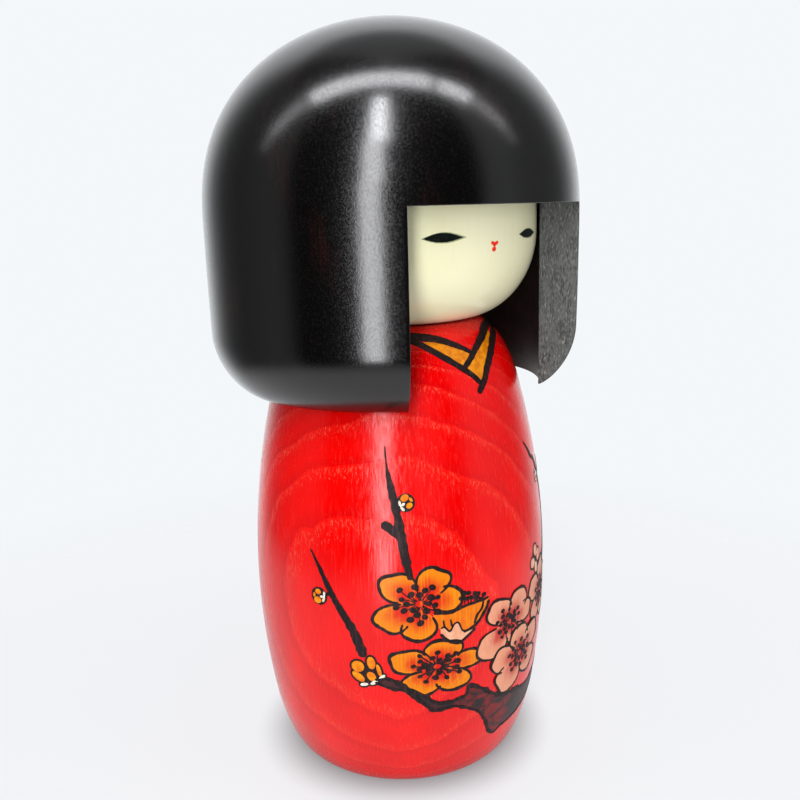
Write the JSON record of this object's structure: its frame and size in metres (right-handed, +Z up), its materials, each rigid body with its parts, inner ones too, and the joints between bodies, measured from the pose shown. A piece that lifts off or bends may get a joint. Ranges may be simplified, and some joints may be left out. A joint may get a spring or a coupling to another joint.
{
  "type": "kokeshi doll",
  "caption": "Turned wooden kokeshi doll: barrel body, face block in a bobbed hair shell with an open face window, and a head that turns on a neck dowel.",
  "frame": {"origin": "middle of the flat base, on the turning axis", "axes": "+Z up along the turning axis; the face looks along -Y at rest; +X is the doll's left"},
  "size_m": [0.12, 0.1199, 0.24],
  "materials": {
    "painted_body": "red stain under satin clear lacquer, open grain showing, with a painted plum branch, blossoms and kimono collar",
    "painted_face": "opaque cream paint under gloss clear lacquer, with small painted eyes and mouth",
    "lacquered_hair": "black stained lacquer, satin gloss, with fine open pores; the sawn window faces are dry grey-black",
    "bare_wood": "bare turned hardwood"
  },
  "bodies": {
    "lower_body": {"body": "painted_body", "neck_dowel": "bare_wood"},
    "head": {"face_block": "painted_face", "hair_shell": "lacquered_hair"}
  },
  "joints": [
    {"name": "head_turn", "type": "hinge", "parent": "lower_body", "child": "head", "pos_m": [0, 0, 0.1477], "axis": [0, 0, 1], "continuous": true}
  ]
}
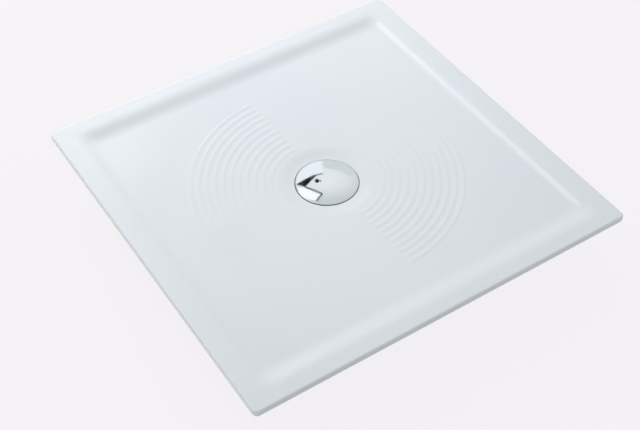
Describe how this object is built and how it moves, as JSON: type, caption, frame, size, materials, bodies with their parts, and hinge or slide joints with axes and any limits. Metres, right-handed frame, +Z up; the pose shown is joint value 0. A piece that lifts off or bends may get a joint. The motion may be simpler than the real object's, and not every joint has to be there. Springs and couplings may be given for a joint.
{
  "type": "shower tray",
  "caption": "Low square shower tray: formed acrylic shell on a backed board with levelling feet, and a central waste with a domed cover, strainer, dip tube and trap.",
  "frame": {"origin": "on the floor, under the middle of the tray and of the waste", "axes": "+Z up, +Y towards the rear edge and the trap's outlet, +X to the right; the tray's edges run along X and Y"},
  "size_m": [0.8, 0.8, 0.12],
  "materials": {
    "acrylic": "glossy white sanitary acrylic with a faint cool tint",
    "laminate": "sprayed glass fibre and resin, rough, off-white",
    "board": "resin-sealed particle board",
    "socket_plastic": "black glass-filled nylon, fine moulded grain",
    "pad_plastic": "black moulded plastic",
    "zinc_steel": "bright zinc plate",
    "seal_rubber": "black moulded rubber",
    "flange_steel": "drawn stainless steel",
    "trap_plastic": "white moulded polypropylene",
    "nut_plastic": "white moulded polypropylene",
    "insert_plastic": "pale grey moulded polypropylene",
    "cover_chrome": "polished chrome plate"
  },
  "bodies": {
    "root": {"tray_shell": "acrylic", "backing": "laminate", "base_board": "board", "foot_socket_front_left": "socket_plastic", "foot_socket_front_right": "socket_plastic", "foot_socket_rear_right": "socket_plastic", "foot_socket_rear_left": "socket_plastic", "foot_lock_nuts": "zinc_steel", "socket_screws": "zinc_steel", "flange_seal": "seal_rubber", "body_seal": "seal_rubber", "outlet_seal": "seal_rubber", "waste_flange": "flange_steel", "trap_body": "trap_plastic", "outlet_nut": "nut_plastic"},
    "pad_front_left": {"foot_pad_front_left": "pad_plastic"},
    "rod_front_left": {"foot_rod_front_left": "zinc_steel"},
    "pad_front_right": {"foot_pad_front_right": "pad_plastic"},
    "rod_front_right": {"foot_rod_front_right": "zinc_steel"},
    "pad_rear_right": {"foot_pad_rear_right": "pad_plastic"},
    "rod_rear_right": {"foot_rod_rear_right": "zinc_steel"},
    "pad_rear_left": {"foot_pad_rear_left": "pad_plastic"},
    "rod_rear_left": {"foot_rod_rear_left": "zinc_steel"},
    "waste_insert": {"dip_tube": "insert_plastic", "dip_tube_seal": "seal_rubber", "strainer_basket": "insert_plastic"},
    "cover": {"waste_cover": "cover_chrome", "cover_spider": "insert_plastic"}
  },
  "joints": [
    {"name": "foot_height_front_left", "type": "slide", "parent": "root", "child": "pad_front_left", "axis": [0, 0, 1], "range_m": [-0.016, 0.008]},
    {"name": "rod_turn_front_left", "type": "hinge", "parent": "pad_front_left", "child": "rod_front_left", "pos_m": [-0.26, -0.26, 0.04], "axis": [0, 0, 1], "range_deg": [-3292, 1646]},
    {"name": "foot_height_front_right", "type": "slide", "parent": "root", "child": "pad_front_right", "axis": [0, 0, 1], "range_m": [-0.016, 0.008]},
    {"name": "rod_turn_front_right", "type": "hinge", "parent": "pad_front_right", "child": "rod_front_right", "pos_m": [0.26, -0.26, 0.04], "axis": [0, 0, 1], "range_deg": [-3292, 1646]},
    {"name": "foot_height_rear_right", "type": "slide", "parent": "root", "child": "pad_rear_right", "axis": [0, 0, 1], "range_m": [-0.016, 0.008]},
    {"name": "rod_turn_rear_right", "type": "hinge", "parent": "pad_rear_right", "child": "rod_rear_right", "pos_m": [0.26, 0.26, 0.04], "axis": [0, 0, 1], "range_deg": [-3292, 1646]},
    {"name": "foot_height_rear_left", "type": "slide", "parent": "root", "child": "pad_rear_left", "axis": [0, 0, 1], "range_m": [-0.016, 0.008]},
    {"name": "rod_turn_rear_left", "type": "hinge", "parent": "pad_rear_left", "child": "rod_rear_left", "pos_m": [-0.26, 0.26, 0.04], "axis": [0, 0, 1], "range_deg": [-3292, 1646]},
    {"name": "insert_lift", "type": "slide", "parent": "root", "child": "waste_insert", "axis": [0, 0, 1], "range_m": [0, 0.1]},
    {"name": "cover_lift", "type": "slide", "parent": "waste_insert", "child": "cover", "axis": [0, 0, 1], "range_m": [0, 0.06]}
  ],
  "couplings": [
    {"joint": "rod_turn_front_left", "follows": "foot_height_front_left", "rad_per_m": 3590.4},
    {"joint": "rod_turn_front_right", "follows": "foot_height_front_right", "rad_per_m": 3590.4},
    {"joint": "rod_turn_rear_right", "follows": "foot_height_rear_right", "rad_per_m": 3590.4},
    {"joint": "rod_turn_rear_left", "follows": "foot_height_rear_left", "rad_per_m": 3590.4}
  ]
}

> EXERCISE DESCRIPTION
Give all of the entries again, word for word.

> EXERCISE ANSWER
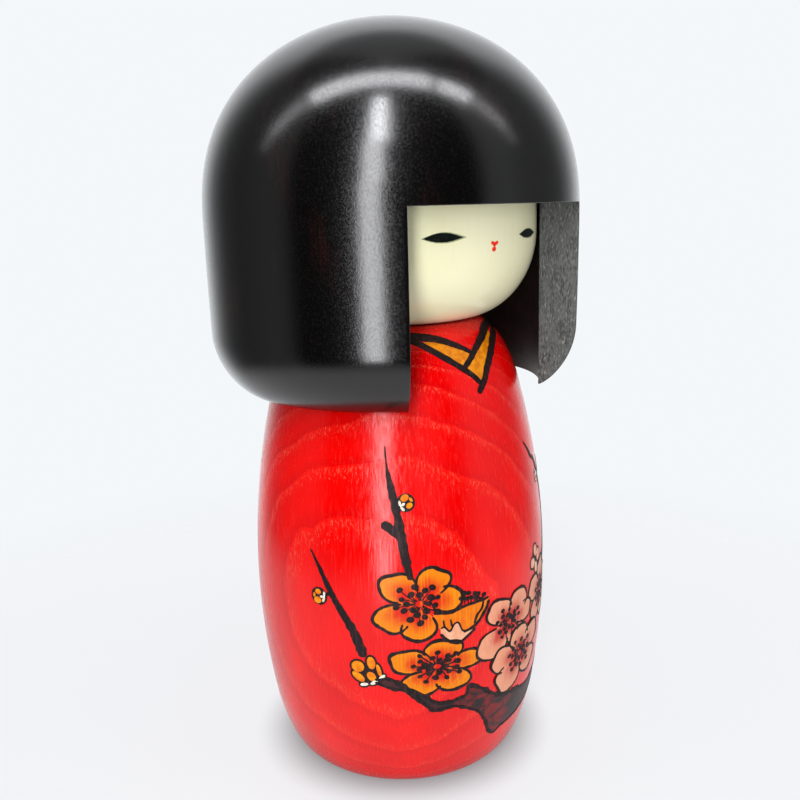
Write the JSON record of this object's structure: its frame and size in metres (right-handed, +Z up), its materials, each rigid body with its parts, inner ones too, and the joints between bodies, measured from the pose shown. A piece that lifts off or bends may get a joint. Ranges may be simplified, and some joints may be left out. A joint may get a spring or a coupling to another joint.
{
  "type": "kokeshi doll",
  "caption": "Turned wooden kokeshi doll: barrel body, face block in a bobbed hair shell with an open face window, and a head that turns on a neck dowel.",
  "frame": {"origin": "middle of the flat base, on the turning axis", "axes": "+Z up along the turning axis; the face looks along -Y at rest; +X is the doll's left"},
  "size_m": [0.12, 0.1199, 0.24],
  "materials": {
    "painted_body": "red stain under satin clear lacquer, open grain showing, with a painted plum branch, blossoms and kimono collar",
    "painted_face": "opaque cream paint under gloss clear lacquer, with small painted eyes and mouth",
    "lacquered_hair": "black stained lacquer, satin gloss, with fine open pores; the sawn window faces are dry grey-black",
    "bare_wood": "bare turned hardwood"
  },
  "bodies": {
    "lower_body": {"body": "painted_body", "neck_dowel": "bare_wood"},
    "head": {"face_block": "painted_face", "hair_shell": "lacquered_hair"}
  },
  "joints": [
    {"name": "head_turn", "type": "hinge", "parent": "lower_body", "child": "head", "pos_m": [0, 0, 0.1477], "axis": [0, 0, 1], "continuous": true}
  ]
}
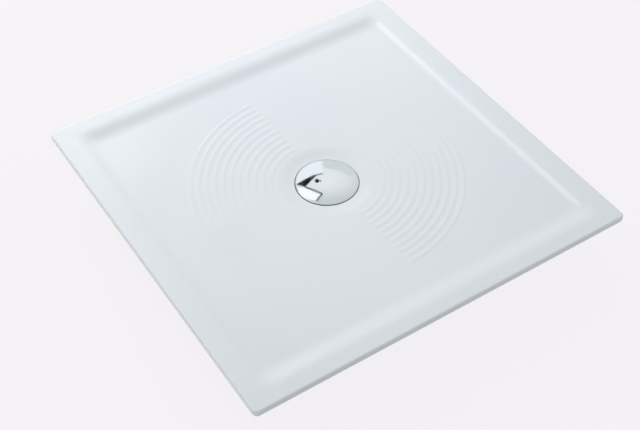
Describe how this object is built and how it moves, as JSON: type, caption, frame, size, materials, bodies with their parts, and hinge or slide joints with axes and any limits. Metres, right-handed frame, +Z up; the pose shown is joint value 0. A piece that lifts off or bends may get a joint. The motion may be simpler than the real object's, and not every joint has to be there. Springs and couplings may be given for a joint.
{
  "type": "shower tray",
  "caption": "Low square shower tray: formed acrylic shell on a backed board with levelling feet, and a central waste with a domed cover, strainer, dip tube and trap.",
  "frame": {"origin": "on the floor, under the middle of the tray and of the waste", "axes": "+Z up, +Y towards the rear edge and the trap's outlet, +X to the right; the tray's edges run along X and Y"},
  "size_m": [0.8, 0.8, 0.12],
  "materials": {
    "acrylic": "glossy white sanitary acrylic with a faint cool tint",
    "laminate": "sprayed glass fibre and resin, rough, off-white",
    "board": "resin-sealed particle board",
    "socket_plastic": "black glass-filled nylon, fine moulded grain",
    "pad_plastic": "black moulded plastic",
    "zinc_steel": "bright zinc plate",
    "seal_rubber": "black moulded rubber",
    "flange_steel": "drawn stainless steel",
    "trap_plastic": "white moulded polypropylene",
    "nut_plastic": "white moulded polypropylene",
    "insert_plastic": "pale grey moulded polypropylene",
    "cover_chrome": "polished chrome plate"
  },
  "bodies": {
    "root": {"tray_shell": "acrylic", "backing": "laminate", "base_board": "board", "foot_socket_front_left": "socket_plastic", "foot_socket_front_right": "socket_plastic", "foot_socket_rear_right": "socket_plastic", "foot_socket_rear_left": "socket_plastic", "foot_lock_nuts": "zinc_steel", "socket_screws": "zinc_steel", "flange_seal": "seal_rubber", "body_seal": "seal_rubber", "outlet_seal": "seal_rubber", "waste_flange": "flange_steel", "trap_body": "trap_plastic", "outlet_nut": "nut_plastic"},
    "pad_front_left": {"foot_pad_front_left": "pad_plastic"},
    "rod_front_left": {"foot_rod_front_left": "zinc_steel"},
    "pad_front_right": {"foot_pad_front_right": "pad_plastic"},
    "rod_front_right": {"foot_rod_front_right": "zinc_steel"},
    "pad_rear_right": {"foot_pad_rear_right": "pad_plastic"},
    "rod_rear_right": {"foot_rod_rear_right": "zinc_steel"},
    "pad_rear_left": {"foot_pad_rear_left": "pad_plastic"},
    "rod_rear_left": {"foot_rod_rear_left": "zinc_steel"},
    "waste_insert": {"dip_tube": "insert_plastic", "dip_tube_seal": "seal_rubber", "strainer_basket": "insert_plastic"},
    "cover": {"waste_cover": "cover_chrome", "cover_spider": "insert_plastic"}
  },
  "joints": [
    {"name": "foot_height_front_left", "type": "slide", "parent": "root", "child": "pad_front_left", "axis": [0, 0, 1], "range_m": [-0.016, 0.008]},
    {"name": "rod_turn_front_left", "type": "hinge", "parent": "pad_front_left", "child": "rod_front_left", "pos_m": [-0.26, -0.26, 0.04], "axis": [0, 0, 1], "range_deg": [-3292, 1646]},
    {"name": "foot_height_front_right", "type": "slide", "parent": "root", "child": "pad_front_right", "axis": [0, 0, 1], "range_m": [-0.016, 0.008]},
    {"name": "rod_turn_front_right", "type": "hinge", "parent": "pad_front_right", "child": "rod_front_right", "pos_m": [0.26, -0.26, 0.04], "axis": [0, 0, 1], "range_deg": [-3292, 1646]},
    {"name": "foot_height_rear_right", "type": "slide", "parent": "root", "child": "pad_rear_right", "axis": [0, 0, 1], "range_m": [-0.016, 0.008]},
    {"name": "rod_turn_rear_right", "type": "hinge", "parent": "pad_rear_right", "child": "rod_rear_right", "pos_m": [0.26, 0.26, 0.04], "axis": [0, 0, 1], "range_deg": [-3292, 1646]},
    {"name": "foot_height_rear_left", "type": "slide", "parent": "root", "child": "pad_rear_left", "axis": [0, 0, 1], "range_m": [-0.016, 0.008]},
    {"name": "rod_turn_rear_left", "type": "hinge", "parent": "pad_rear_left", "child": "rod_rear_left", "pos_m": [-0.26, 0.26, 0.04], "axis": [0, 0, 1], "range_deg": [-3292, 1646]},
    {"name": "insert_lift", "type": "slide", "parent": "root", "child": "waste_insert", "axis": [0, 0, 1], "range_m": [0, 0.1]},
    {"name": "cover_lift", "type": "slide", "parent": "waste_insert", "child": "cover", "axis": [0, 0, 1], "range_m": [0, 0.06]}
  ],
  "couplings": [
    {"joint": "rod_turn_front_left", "follows": "foot_height_front_left", "rad_per_m": 3590.4},
    {"joint": "rod_turn_front_right", "follows": "foot_height_front_right", "rad_per_m": 3590.4},
    {"joint": "rod_turn_rear_right", "follows": "foot_height_rear_right", "rad_per_m": 3590.4},
    {"joint": "rod_turn_rear_left", "follows": "foot_height_rear_left", "rad_per_m": 3590.4}
  ]
}